Wednesday, April 4, 2007

"Do A Little Dance..."

My sister has a unique outgoing message on her voicemail system. On it, she says:

"Hi this is Julie. At the tone, please do a dance."

Last night, she was telling me about a unique message that was left on her voicemail system from GoDaddy. Julie has a website that is hosted by GoDaddy and a CSR called her a couple days ago to check in on her to see if she had any questions or concerns with their service. Pretty nice customer service, right? But here's the kicker: the CSR left the best message for Julie. He said:

"Do-do-do-do-do-do....Oh, sorry, I was just dancing. Hi Julie this is [I forget his name] from We just want to check in and see if you have any questions...."

Julie played it for me yesterday. The CSR actually sang to her on the message. Not creepily, but in a fun way. He made a personal connection with Julie. After she played the message for me, I asked her, "From now on, when you have to host a website, where will you go?"

Of course, she replied, "GoDaddy".

Even when I asked her if the cost was twice or three times more expensive than another service, she replied that she would go to GoDaddy. That company has always provided great customer service and this episode shows that the tradition continues.

What a great marketing tool by GoDaddy: great employees. By investing in people with personalities and encouraging them to take their time on a call (as opposed to a company like Sprint who has a company-wide policy of getting each call to hang up before seven minutes), they not only manage to keep their valuable existing customer-base, but also find countless new customers. Think about it: Julie told me about the message, and now you're reading about it on a syndicated blog. I'm sure she told more people about this unique message and provided a personal referral. For free.

Tuesday, April 3, 2007

If at first you don't succeed...

Good Morning. I woke up this morning with an email in my Gmail account. It was the same email that I've received every other day for the past month. It was from Joseph A. Bank's Clothing store, wanting me to check out their new deal or sale or something. Whatever it was, after the first email, I realized that it wasn't something I cared about, so I've just deleted all the other emails as they've arrived.

Here's the kicker: I'm about to buy a suit. Maybe two. Will I buy them from Jos A Bank? No way. Here's why:

1) They continued to bombard me with marketing messages, even after they didn't convert me to a sale with five (or ten) emails.
2) I think it's annoying and spammy to send me as many emails as they possibly can. It's akin to throwing a bunch of stuff against the wall to see what sticks.

So the wonderful marketing folks over at Joseph A Bank has actually helped the company take a step back in my eyes. Where I would've made my first stop at their store to buy my suits, I now will not even consider stopping by.

Here's what I would've done differently:

1) I would've segmented their email list so that the email I received was more relevant to me (they were advertising winter top coats and low-quality, cheap suits).
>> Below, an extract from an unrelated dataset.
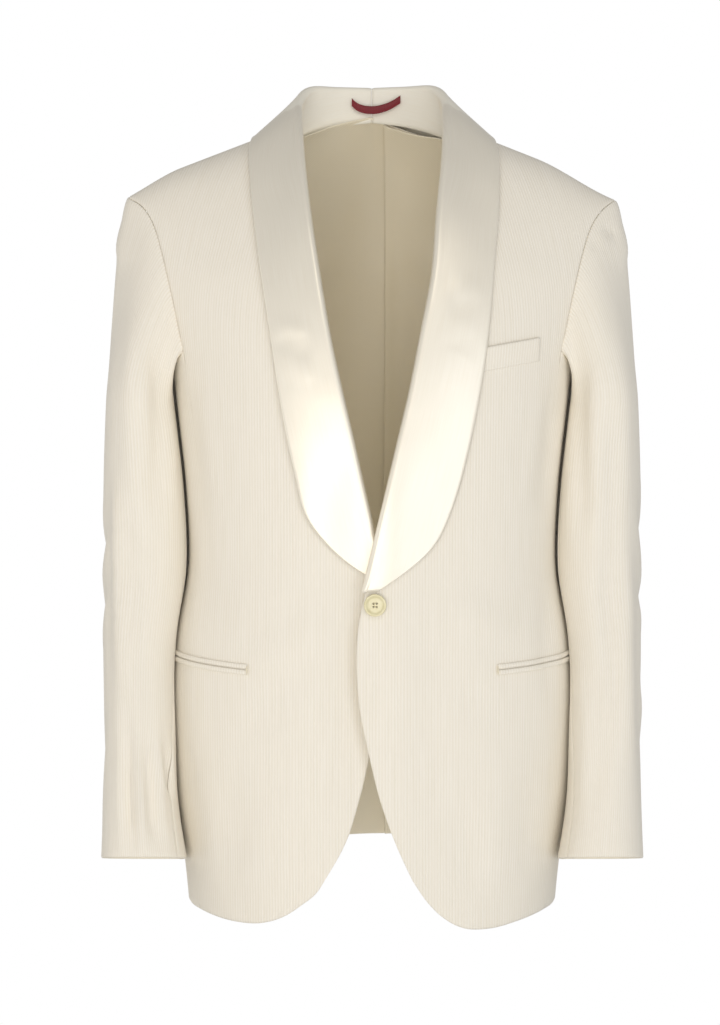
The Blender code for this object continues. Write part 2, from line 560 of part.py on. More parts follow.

Based on my purchases at their store, they should see that I buy a lot of shirts and sweaters from them -- those are the deals they should've served me.

2) Offer me a way to express additional interest in the email or products without having to pull out my credit card. Whether this is an actual "Select products you're interested in so we can give you some great deals" thing or more of a viral "send this deal along to someone else" (my brother is also purchasing a suit and I would've probably sent this along to him), let me interact with the company without making a purchase. This was an unsolicited email and to expect me to simply pull out the plastic was pretty presumptuous. Joseph A Bank doesn't win the price battle in men's clothing, so they need to develop a relationship with their customers, which occurs when you visit the store in person, but not through these email messages.

Has anyone else received these emails or similarly-annoying messages constantly? Do you think we can get a PR person from Jos A Bank to respond to this post? I wonder if they're monitoring their reputation in the marketplace after this month-long email campaign.